■ **Goal of the exercise**: Below this line is the material. Write out only its lines from the one containing "clear_scene()" through the one containing "if empty is", both kept, exactly.

■ **Given information**:
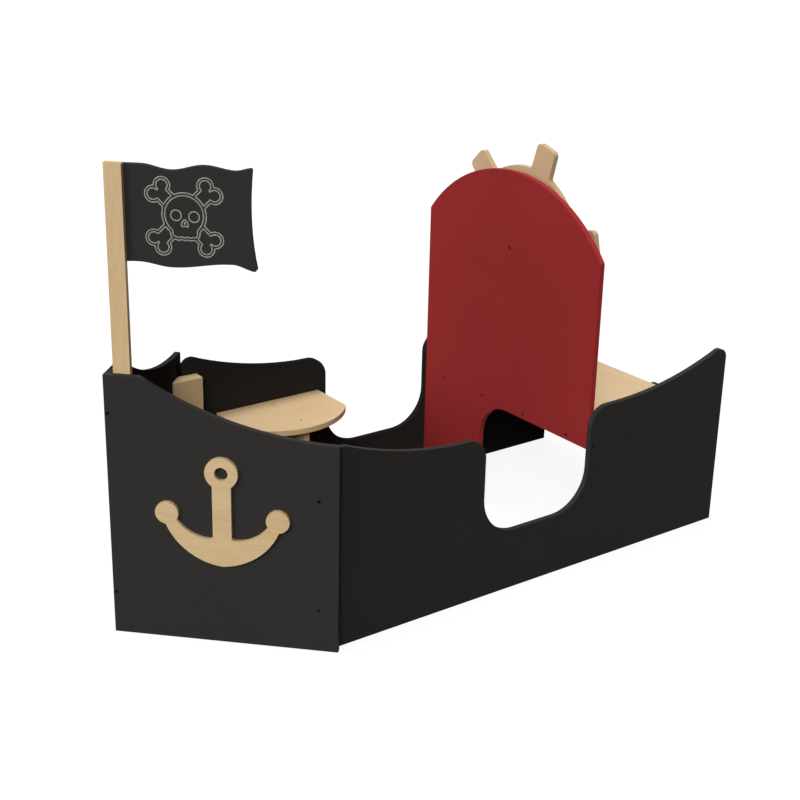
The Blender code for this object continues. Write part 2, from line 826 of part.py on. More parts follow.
def make_axle(helm):
    """Everything on the axle that stands still, from the head in the helm's front to the cap."""
    bore = AXLE_RADIUS + SEAM
    front = cross_frame(HELM_START, HUB_HEIGHT)
    spacer_top = -BOARD - SEAM
    spacer_end = spacer_top - SPACER_LENGTH
    washer_top = spacer_end - SEAM
    washer_end = washer_top - WASHER
    rear_top = washer_end - 2.0 * SEAM - BOARD
    rear_end = rear_top - WASHER
    nut_top = rear_end - SEAM
    nut_end = nut_top - NUT_LENGTH
    length = -nut_end - AXLE_SINK
    sizes = (AXLE_HEAD_RADIUS, AXLE_HEAD, AXLE_RADIUS, AXLE_SINK, length, AXLE_SIDES)
    headed_pin("axle_bolt", *sizes, front, DARK_STEEL_LOOK)
    axle_hole = headed_hole("axle_hole", *sizes, front)
    cut(helm, axle_hole)
    ring("wheel_spacer", bore, SPACER_RADIUS, spacer_top, spacer_end, AXLE_SIDES, front, PLASTIC_LOOK)
    ring("front_washer", bore, WASHER_RADIUS, washer_top, washer_end, AXLE_SIDES, front, STEEL_LOOK)
    ring("rear_washer", bore, WASHER_RADIUS, rear_top, rear_end, AXLE_SIDES, front, STEEL_LOOK)
    hexagon = [(0.0, nut_top), (NUT_RADIUS, nut_top), (NUT_RADIUS, nut_end), (0.0, nut_end)]
    nut = turned("lock_nut", hexagon, NUT_SIDES, front, STEEL_LOOK, PARTS)
    cut(nut, axle_hole)
    cap_seat = front @ Matrix.Translation((0.0, 0.0, nut_top)) @ Matrix.Rotation(math.pi, 4, "X")
    turned("axle_cap", cap_profile(), AXLE_SIDES, cap_seat, PLASTIC_LOOK, PARTS)


# Assembly


def both_sides(matrices):
    return matrices, [mirrored(matrix) for matrix in matrices]


def fasten_hull(bow_boards, side_boards, posts):
    frame = bow_frame()
    side = side_frame()
    stem = [on_face(frame, BOARD / 2, height, 0.0) for height in STEM_SCREW_HEIGHTS]
    fasten("stem", LONG_SCREW, stem, bow_boards)
    place = BOW_LENGTH - BOW_POST_SCREW_MARGIN
    places = [on_face(frame, place, height, 0.0) for height in BOW_POST_SCREW_HEIGHTS]
    for height in SIDE_POST_SCREW_HEIGHTS:
        places.append(on_face(side, SIDE_POST_SCREW_PLACE, height, SIDE_FACE))
    port, starboard = both_sides(places)
    fasten("port_corner", LONG_SCREW, port, (bow_boards[0], side_boards[0], posts[0]))
    fasten("starboard_corner", LONG_SCREW, starboard, (bow_boards[1], side_boards[1], posts[1]))


def fasten_helm_and_bench(side_boards, helm, bench, stern_leg):
    side = side_frame()
    height = BENCH_HEIGHT - BOARD / 2
    places = [on_face(side, HELM_START + BOARD / 2, height, SIDE_FACE)]
    fore, aft = BENCH_SIDE_SCREW_MARGINS
    for place in (HELM_BACK + fore, STERN_LEG_START - aft):
        places.append(on_face(side, place, height, SIDE_FACE))
    port, starboard = both_sides(places)
    fasten("port_hull", LONG_SCREW, port, (side_boards[0], helm, bench))
    fasten("starboard_hull", LONG_SCREW, starboard, (side_boards[1], helm, bench))
    front = cross_frame(HELM_START)
    outermost = INNER_REACH - HELM_SCREW_MARGIN
    across = []
    for index in range(HELM_SCREWS):
        place = outermost * (2.0 * index / (HELM_SCREWS - 1) - 1.0)
        across.append(on_face(front, place, height, 0.0))
    fasten("helm_bench", LONG_SCREW, across, (helm, bench))
    leg = cross_frame(STERN_LEG_START)
    leg_middle = STERN_LEG_START + BOARD / 2
    leg_screws = [on_face(side, leg_middle, low, SIDE_FACE) for low in STERN_SIDE_SCREW_HEIGHTS]
    for offset in STERN_BENCH_SCREW_OFFSETS:
        leg_screws.append(on_face(leg, INNER_REACH - offset, height, -BOARD, from_behind=True))
    fasten("stern_leg", LONG_SCREW, leg_screws, (side_boards[0], stern_leg, bench))


def fasten_table(side_board, table, support):
    plan = plan_frame()
    side = side_frame()
    down = []
    for offset in TABLE_SCREW_OFFSETS:
        down.append(on_face(plan, offset - SIDE_INNER_FACE, TABLE_MIDDLE, TABLE_HEIGHT))
    fasten("table", LONG_SCREW, down, (table, support), STEEL_LOOK)
    inward = [on_face(side, TABLE_MIDDLE, SUPPORT_SCREW_HEIGHT, SIDE_FACE)]
    for spread in (-TABLE_SIDE_SCREW_SPREAD, TABLE_SIDE_SCREW_SPREAD):
        inward.append(on_face(side, TABLE_MIDDLE + spread, TABLE_HEIGHT - BOARD / 2, SIDE_FACE))
    starboard = [mirrored(matrix) for matrix in inward]
    fasten("table_side", LONG_SCREW, starboard, (side_board, table, support))


def fasten_mast_and_flag(bow_board, mast, flag):
    frame = bow_frame()
    middle = MAST_START + MAST_WIDTH / 2
    mast_back = MAST_FACE - BOARD
    flag_back = FLAG_FACE - BOARD
    low = [on_face(frame, middle, height, mast_back, from_behind=True) for height in MAST_SCREW_HEIGHTS]
    fasten("mast", SHORT_SCREW, low, (mast, bow_board))
    high = []
    for drop in FLAG_SCREW_DROPS:
        high.append(on_face(frame, middle, MAST_HEIGHT - drop, flag_back, from_behind=True))
    fasten("flag", SHORT_SCREW, high, (flag, mast))


def fasten_anchors(bow_boards, anchors):
    frame = bow_frame()
    reach = ANCHOR_SCREW_REACH
    keel = Vector(ANCHOR_KEEL_CENTRE)
    crook = Vector(ANCHOR_CROOK_CENTRE)
    arm_foot = on_circle_at(keel, ANCHOR_KEEL_RADIUS, reach - keel.x)
    arm_top = on_circle_at(crook, ANCHOR_CROOK_RADIUS, reach - crook.x)
    arm = (arm_foot.y + arm_top.y) / 2
    places = []
    for across in (-reach, reach):
        places.append(on_face(frame, ANCHOR_MIDDLE + across, arm, -BOARD, from_behind=True))
    port, starboard = both_sides(places)
    fasten("port_anchor", ANCHOR_SCREW, port, (bow_boards[0], anchors[0]))
    fasten("starboard_anchor", ANCHOR_SCREW, starboard, (bow_boards[1], anchors[1]))


def main():
    bow_boards = make_bow_boards()
    side_boards = make_side_boards()
    posts = make_posts()
    helm = make_helm()
    bench = make_bench()
    stern_leg = make_stern_leg()
    table, support = make_table()
    mast = make_mast()
    flag = make_flag()
    anchors = make_anchors()
    make_wheel()
    make_axle(helm)
    fasten_hull(bow_boards, side_boards, posts)
    fasten_helm_and_bench(side_boards, helm, bench, stern_leg)
    fasten_table(side_boards[1], table, support)
    fasten_mast_and_flag(bow_boards[0], mast, flag)
    fasten_anchors(bow_boards, anchors)


clear_scene()
PARTS = new_collection("play_boat")
CUTTERS = new_collection("cutters")
BLACK_LOOK = material("black_board", BLACK, 0.55)
RED_LOOK = material("red_board", RED, 0.50)
WOOD_LOOK = material("birch_plywood", WOOD, 0.60)
STEEL_LOOK = material("zinc_steel", STEEL, 0.40, 0.9)
DARK_STEEL_LOOK = material("dark_steel", DARK_STEEL, 0.45, 0.9)
PLASTIC_LOOK = material("dark_plastic", DARK_PLASTIC, 0.45)
main()
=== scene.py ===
"""Looks of the pirate play boat: materials, rounded edges, screws, the flag's emblem, light and camera.

X points to port, Y aft and Z up, in metres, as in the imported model.
"""

import math

import bmesh
import bpy
import numpy as np
from mathutils import Matrix, Vector


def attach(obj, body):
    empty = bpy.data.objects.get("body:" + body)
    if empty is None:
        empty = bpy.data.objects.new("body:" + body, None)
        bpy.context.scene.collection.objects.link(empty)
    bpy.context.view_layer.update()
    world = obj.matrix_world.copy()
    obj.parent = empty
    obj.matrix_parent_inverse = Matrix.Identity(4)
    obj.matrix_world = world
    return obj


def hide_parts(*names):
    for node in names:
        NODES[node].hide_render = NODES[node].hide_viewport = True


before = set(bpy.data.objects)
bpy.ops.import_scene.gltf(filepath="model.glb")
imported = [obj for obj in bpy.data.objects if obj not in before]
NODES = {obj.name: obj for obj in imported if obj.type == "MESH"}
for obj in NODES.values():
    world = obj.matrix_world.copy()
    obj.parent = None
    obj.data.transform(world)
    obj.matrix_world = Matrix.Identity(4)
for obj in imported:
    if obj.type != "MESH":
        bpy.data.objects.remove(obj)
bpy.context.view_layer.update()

# Camera, as solved from the boat's right angles
CAMERA_PLACE = (3.4833, -2.6031, 2.1776)
CAMERA_LENS = 67.125
SENSOR = 36.0
CAMERA_YAW = 53.243
CAMERA_PITCH = 21.102
CAMERA_ROLL = 1.374

# Light: each lamp has a direction towards it, the light it gives a surface that faces it, and its
# width in degrees. The last two are for the faces that look to starboard and aft.
LAMPS = {
    "overhead": ((-0.21, -0.05, 1.0), 0.54, 36.0),
    "key": ((0.728, -0.686, 0.70), 0.525, 25.0),
    "bow": ((0.1, -1.0, 0.42), 0.375, 30.0),
    "starboard": ((-1.0, 0.0, 0.10), 0.30, 10.0),
    "aft": ((0.0, 1.0, 0.10), 0.25, 10.0),
}
AMBIENT = 0.05

# Floor: how much light it returns to the boat, and how it looks where it is seen directly
FLOOR_REACH = 40.0
FLOOR_DROP = 0.0005
FLOOR_RETURN = 0.16
FLOOR_PAPER = 0.15
FLOOR_GLOW = 0.90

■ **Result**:
clear_scene()
PARTS = new_collection("play_boat")
CUTTERS = new_collection("cutters")
BLACK_LOOK = material("black_board", BLACK, 0.55)
RED_LOOK = material("red_board", RED, 0.50)
WOOD_LOOK = material("birch_plywood", WOOD, 0.60)
STEEL_LOOK = material("zinc_steel", STEEL, 0.40, 0.9)
DARK_STEEL_LOOK = material("dark_steel", DARK_STEEL, 0.45, 0.9)
PLASTIC_LOOK = material("dark_plastic", DARK_PLASTIC, 0.45)
main()
=== scene.py ===
"""Looks of the pirate play boat: materials, rounded edges, screws, the flag's emblem, light and camera.

X points to port, Y aft and Z up, in metres, as in the imported model.
"""

import math

import bmesh
import bpy
import numpy as np
from mathutils import Matrix, Vector


def attach(obj, body):
    empty = bpy.data.objects.get("body:" + body)
    if empty is None:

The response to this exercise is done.